The next day we went into town to have a look at the market. Bought Tom some home made Anzac biscuits from one of those little old lady stalls that sells preserves and lots of crocheted stuff. He has really missed his biscuits so that made his day. I have missed having an oven on this trip. It was an option for the caravan but we didn't think we would use it. I think we would have and that is one thing I would change if we ever do anything like this again.

We then drove to Tanker Jetty to meet Sammy the Seal. He is a seal that lives around the jetty and waits for the fisherman to throw their scraps in from the fish cleaning table. He was enormous but was lazing around on the beach in the sun when we saw him. He reminded us of a dog, I think because of the whiskers and the was he was stretched out.




There was another seal in the water waiting for the scraps.




We spent the afternoon at West Beach where we buried the kids in the sand and tried to leave them. They are really trying our patience at the moment, particularly Jack. We think he needs to get back to school. As much as we have been saying we don't want to come home, we are looking forward to the day we can have a break from the three of them. Neither Michael or I have been away for the kids for longer than a couple of hours in over 5 months and it can be hard work when they play up.




When we got back to the caravan park we tried to book in for another night but were told our site was booked the next day and we would have to change sites if we wanted to stay. We had planned on driving out to camp at Cape Le Grand for a couple of nights at some stage so rather than pack up and move 100 metres, we thought we would try our luck at the Cape. It is a very popular place to camp and you can't book. You just have to turn up in the morning and hope that someone is leaving. So we packed up that night and hoped to get away just after 7am.

On The Way to Esperance

It ended up taking us a couple of nights to get to Esperance. Our first stop was a place called Bremer Bay, about halfway between Albany and Esperance. It is a tiny town with heaps of really lovely beaches. We checked into the Bremer Bay Beaches CP and went to check out some of the beaches. We stopped at Blossom Beach which you could drive your car onto.




Again it is always hard to believe that the water can actually be that colour. It is amazing.




We then had a look at the local surf beach called Native Dog Beach. The surf was pretty good but a bit serious for us.

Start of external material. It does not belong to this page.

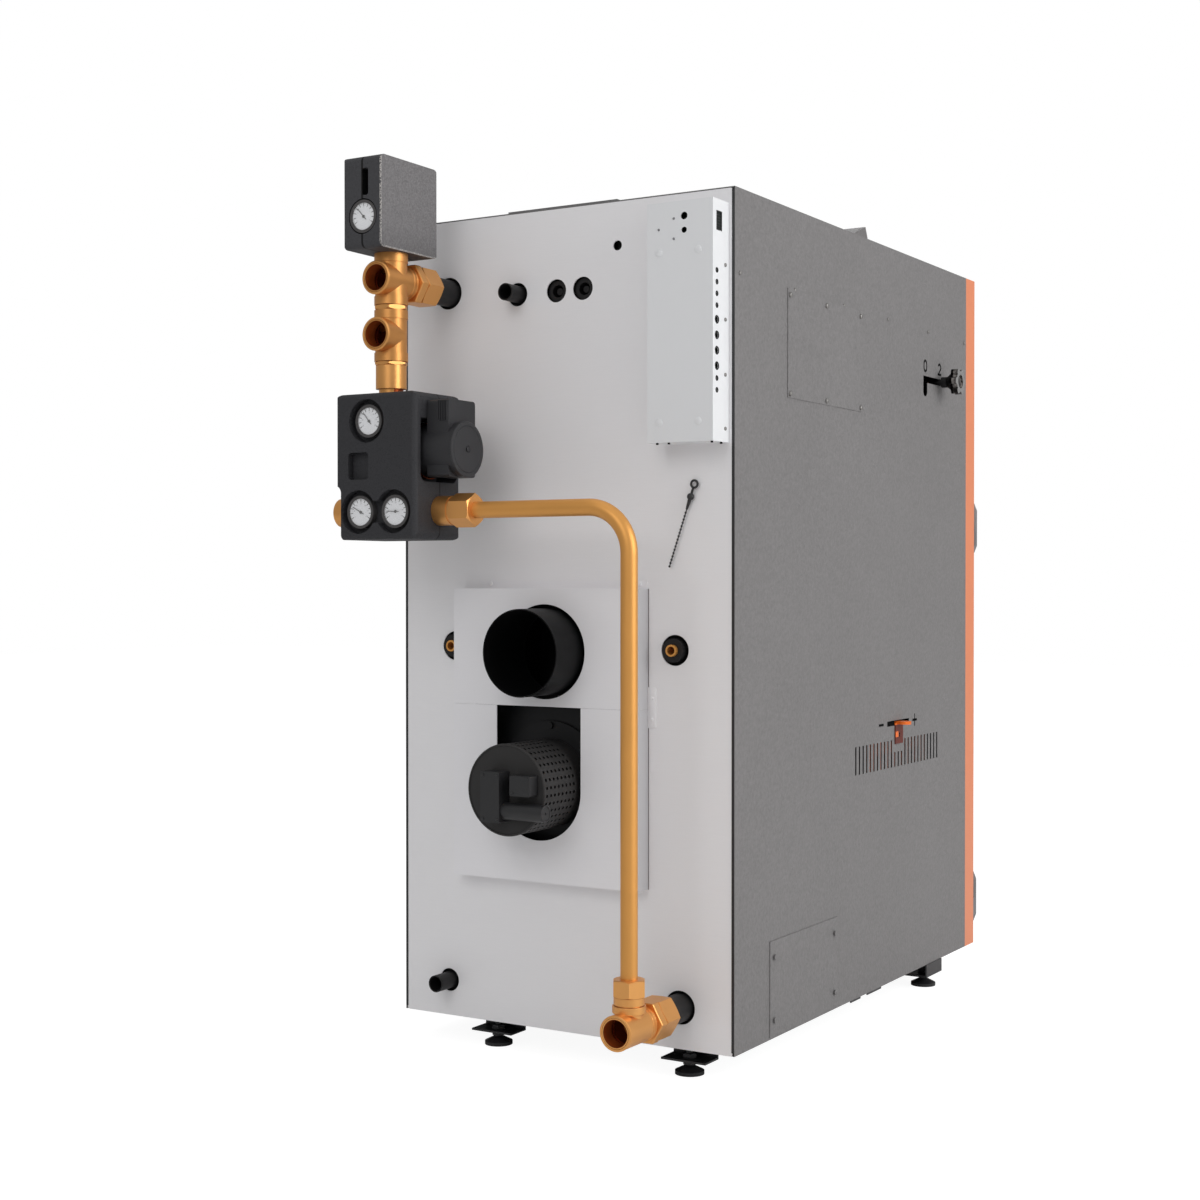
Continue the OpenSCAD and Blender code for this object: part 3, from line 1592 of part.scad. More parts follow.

The next day we drove towards Esperance and stopped for lunch at a place called Ravensthorpe. We met a guy in the park who lived in Esperance and he suggested we check out Munglinup beach. It has a caravan park and a camp site so we drove about 20km off the highway towards the beach to have a look. It turned out to be a great little spot. We set up camp right next to a family with 3 boys who were exactly the same age as ours and within 5 minutes of arriving one of the boys knocked on our door to invite ours to go and play on the enormous sand dunes. So we didn't see them again for a while! We sat down to chat with their parents and another couple who had been at Munglinup for a month and a week respectively. They had been out that morning and caught a few abalone which they started to cook up and were very generous in giving us some to try. Neither Michael nor I had tried abalone before and we thought it was very tasty. Rob, the father of the 3 boys, holds an abalone license and once we heard the penalties for collecting them, even Michael was put off having a look around. Fisheries are very strict in WA, not just with abalone but fish size and bag limits. They show up out of the blue very regularly to see what you have caught. Michael ended up having quite a late night with Rob and Brenton and even tried some late night fishing with no success. They were leaving the next day so we decided to continue in to Esperance and checked in at a great caravan park called the Esperance Seafront CP. It was only $33 a night which is great value.